The South African affiliate centre of the World Economic Forum (WEF) Centre for the Fourth Industrial Revolution (C4IR) will address key issues of technology governance, Dr Phil Mjwara, Director-General of the Department of Science and Innovation (DSI), said on the sidelines of the World Economic Forum on Africa in Cape Town on Thursday.

 

Taking place from 4 to 6 September under the theme "Shaping inclusive growth and shared futures in the Fourth Industrial Revolution," the 28th World Economic Forum on Africa has attracted over 1 000 regional and global leaders from government, business, civil society and academia.

 

Discussions under way at the Cape Town International Convention Centre are focusing, among others, on ways of accelerating socio-economic progress and addressing the African Union's Agenda 2063 priorities in the context of the Fourth Industrial Revolution.

 

A number of side-events are taking place in and around the city. During one such event, hosted by Brand South Africa, President Cyril Ramaphosa called on investors to join in the new momentum and look south. The President, who is leading the South African delegation at WEF Africa 2019, said South Africa was a fertile ground for new investment, adding that the country was addressing constraints to growth.

 

"Investing in South Africa is not just about securing decent returns," the President said. "It is also about staking a claim in the future of a great nation that has the means and the drive to become one of the world's most vibrant economies. An economy that is fertile ground for companies and businesses who are prepared to invest in human capital to take advantage of the opportunities presented by the Fourth Industrial Revolution."

 

Dr Mjwara, meanwhile, was speaking at a breakfast panel discussion hosted by another WEF Africa participant, Absa Bank, under the theme "Africa in the digital age: Pathways to inclusive growth". The discussion here revolved around the environment needed to enable the continent's people to participate fully in the technologies of the Fourth Industrial Revolution.

 

The Director-General said that the necessary policies and regulations had to be put in place to create such an enabling environment.

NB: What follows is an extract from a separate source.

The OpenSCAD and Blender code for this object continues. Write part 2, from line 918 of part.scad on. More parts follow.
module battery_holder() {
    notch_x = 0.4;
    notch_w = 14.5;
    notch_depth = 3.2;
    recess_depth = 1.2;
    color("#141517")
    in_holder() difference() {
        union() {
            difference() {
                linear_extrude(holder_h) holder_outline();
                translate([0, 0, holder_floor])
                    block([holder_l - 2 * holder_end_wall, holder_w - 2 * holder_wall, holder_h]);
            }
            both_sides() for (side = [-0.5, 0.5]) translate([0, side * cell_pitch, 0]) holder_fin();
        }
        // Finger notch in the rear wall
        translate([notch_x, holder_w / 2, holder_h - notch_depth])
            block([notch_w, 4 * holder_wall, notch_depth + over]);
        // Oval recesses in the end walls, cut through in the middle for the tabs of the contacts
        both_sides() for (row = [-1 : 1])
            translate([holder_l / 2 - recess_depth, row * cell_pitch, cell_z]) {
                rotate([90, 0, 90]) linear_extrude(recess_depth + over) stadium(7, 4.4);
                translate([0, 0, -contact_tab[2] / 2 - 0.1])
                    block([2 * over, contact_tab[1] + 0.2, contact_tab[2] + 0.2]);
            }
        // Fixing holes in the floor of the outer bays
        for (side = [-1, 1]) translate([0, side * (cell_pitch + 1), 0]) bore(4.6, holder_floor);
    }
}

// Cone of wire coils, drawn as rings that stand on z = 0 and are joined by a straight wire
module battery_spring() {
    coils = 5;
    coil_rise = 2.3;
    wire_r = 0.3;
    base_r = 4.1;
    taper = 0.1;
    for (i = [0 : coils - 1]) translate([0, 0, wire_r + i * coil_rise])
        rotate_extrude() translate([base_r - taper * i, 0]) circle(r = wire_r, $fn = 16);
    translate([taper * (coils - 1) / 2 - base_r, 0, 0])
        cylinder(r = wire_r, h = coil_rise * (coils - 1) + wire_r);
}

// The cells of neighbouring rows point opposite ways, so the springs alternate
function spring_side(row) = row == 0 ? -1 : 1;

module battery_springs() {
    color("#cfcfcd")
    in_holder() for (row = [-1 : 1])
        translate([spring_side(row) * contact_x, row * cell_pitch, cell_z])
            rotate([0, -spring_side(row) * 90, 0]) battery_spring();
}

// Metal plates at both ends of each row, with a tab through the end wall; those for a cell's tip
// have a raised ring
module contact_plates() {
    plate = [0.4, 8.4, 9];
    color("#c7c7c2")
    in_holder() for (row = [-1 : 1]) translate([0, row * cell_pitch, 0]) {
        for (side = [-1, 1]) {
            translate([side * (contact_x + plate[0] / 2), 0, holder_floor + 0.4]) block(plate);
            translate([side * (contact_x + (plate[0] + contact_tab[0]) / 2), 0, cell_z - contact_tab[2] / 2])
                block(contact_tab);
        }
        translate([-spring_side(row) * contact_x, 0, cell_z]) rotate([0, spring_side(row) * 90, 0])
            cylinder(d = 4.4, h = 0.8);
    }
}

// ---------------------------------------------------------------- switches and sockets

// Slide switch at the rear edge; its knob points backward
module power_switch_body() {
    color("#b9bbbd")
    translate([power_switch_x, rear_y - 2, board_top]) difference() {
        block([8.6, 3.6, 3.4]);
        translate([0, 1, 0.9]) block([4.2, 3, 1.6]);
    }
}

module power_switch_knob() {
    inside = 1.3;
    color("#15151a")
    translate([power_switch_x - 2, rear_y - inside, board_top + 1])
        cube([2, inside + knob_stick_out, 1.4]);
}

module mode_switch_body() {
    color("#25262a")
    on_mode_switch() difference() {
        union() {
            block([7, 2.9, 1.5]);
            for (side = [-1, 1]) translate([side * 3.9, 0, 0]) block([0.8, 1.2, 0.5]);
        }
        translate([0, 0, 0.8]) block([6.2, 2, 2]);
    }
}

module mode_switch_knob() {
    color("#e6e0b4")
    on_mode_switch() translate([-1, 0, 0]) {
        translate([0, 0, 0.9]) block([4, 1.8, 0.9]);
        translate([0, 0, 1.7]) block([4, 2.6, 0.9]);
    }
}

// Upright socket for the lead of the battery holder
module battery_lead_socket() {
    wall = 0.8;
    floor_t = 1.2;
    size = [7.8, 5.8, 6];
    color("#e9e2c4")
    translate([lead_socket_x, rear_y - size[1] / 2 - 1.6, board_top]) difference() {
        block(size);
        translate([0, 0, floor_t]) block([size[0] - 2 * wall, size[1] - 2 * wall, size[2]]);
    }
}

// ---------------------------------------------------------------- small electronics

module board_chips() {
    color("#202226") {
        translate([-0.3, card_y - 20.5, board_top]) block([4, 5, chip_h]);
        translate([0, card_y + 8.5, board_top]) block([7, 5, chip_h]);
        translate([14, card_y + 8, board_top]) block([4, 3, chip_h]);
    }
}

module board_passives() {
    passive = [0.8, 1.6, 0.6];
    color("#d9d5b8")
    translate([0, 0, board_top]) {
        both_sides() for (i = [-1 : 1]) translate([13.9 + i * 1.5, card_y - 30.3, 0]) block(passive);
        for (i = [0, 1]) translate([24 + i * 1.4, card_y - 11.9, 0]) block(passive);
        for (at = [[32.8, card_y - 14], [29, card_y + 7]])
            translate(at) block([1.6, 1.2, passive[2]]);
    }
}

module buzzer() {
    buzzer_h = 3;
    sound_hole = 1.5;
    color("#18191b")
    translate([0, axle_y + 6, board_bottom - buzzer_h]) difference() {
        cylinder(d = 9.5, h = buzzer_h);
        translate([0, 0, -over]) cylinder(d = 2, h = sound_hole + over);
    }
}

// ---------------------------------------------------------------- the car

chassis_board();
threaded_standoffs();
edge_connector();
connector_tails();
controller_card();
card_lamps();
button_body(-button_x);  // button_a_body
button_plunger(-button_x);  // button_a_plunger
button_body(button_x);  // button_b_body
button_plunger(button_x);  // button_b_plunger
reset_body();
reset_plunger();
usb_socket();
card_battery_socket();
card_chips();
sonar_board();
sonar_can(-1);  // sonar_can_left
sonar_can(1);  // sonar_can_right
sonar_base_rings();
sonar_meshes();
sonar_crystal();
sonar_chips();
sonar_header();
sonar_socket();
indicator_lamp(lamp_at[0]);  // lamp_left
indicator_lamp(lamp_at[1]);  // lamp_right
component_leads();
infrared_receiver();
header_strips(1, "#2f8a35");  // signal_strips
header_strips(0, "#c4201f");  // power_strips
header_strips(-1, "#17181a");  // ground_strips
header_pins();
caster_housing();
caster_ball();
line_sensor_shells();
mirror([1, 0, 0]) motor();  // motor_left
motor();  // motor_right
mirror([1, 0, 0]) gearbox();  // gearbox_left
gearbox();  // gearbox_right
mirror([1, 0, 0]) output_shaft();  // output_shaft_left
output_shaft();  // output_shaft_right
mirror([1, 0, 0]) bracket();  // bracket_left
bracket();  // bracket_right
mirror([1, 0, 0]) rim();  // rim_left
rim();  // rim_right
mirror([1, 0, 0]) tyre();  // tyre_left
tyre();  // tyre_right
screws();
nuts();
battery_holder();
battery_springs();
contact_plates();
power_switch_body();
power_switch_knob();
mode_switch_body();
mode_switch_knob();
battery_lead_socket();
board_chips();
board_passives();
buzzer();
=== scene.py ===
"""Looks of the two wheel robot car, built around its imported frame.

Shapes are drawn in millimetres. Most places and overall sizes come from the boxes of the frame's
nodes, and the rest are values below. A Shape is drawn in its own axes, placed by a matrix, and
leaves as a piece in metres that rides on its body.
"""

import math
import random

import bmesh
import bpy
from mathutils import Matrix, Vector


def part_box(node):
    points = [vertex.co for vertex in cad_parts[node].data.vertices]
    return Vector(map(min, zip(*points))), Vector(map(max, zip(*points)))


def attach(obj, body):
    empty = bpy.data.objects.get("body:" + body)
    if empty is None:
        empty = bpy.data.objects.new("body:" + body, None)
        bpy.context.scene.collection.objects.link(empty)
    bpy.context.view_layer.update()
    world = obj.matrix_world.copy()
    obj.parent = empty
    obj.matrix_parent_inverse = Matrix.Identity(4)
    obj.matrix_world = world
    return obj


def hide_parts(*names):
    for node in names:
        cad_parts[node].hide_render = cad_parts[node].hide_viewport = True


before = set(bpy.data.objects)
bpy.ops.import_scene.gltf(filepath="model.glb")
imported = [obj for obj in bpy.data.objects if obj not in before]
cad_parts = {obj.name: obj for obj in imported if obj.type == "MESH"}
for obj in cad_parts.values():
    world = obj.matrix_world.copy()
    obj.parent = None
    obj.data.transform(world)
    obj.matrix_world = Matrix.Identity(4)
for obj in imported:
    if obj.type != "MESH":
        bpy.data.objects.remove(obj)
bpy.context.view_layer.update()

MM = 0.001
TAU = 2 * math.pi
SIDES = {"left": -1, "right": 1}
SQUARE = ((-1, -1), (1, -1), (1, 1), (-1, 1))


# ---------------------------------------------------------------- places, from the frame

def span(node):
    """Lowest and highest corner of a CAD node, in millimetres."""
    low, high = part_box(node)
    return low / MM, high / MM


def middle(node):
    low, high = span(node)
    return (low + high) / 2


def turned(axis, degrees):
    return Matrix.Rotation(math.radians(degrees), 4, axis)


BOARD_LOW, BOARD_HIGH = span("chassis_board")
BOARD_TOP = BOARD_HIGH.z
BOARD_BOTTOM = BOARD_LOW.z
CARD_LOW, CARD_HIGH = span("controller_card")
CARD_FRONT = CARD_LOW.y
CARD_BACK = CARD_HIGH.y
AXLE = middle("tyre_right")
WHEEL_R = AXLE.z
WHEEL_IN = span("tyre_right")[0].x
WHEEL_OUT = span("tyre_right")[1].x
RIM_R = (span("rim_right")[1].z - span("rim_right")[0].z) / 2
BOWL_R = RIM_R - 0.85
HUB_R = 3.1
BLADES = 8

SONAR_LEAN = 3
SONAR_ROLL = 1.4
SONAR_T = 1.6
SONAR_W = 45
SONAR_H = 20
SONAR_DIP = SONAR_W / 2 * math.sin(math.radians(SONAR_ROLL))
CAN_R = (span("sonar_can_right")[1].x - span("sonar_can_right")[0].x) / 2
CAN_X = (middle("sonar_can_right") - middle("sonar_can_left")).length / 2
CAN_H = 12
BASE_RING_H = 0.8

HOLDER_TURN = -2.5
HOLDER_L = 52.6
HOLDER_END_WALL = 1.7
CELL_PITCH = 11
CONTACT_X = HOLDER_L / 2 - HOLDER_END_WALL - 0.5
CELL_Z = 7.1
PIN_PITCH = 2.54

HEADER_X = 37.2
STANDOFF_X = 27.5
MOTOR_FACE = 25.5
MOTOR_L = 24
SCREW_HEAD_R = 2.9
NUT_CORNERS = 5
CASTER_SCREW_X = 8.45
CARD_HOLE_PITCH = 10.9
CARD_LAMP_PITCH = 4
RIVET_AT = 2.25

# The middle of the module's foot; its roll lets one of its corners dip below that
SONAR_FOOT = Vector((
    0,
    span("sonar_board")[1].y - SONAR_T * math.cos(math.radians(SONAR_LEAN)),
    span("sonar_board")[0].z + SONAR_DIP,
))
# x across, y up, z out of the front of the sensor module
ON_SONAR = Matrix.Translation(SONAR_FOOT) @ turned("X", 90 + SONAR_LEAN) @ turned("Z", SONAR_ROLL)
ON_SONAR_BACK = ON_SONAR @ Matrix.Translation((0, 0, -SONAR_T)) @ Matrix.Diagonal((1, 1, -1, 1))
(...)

South Africa would not realise the full benefits of new technologies such as artificial intelligence and the Internet of Things unless it had the appropriate policies and regulations in place.

 

The South African C4IR Affiliate Centre would address precisely such issues, Dr Mjwara said. The centre, which is expected to be launched this year, will be hosted by the Council for Scientific and Industrial Research (CSIR), an entity of the DSI.

 

The Director-General added that the government was dealing with the issue of broadband and spectrum, as the country further develops its cyberinfrastructure. He also raised issues around the implications of human genetics and genomics research, and noted that the DSI was advising other departments on the policies required for the new technological age.

 

Also on the panel, Brian Armstrong, Chair of Digital Business at Wits Business School, said the new technologies made the rapid modernisation and diversification of economies possible, and that Africa should benefit from this.

 

While advances in manufacturing and agriculture might not include intensive use of labour, they would lead to increased production and greater access to markets, Armstrong said. He cited the example of Rwandan coffee farmers who were already benefitting from e-commerce retail platforms.

 

The panelists were unanimous in calling for increased capacity building initiatives to unlock the huge talent pool that exists on the continent, so as to produce the skills required to ensure that Africa thrives in the new technological age.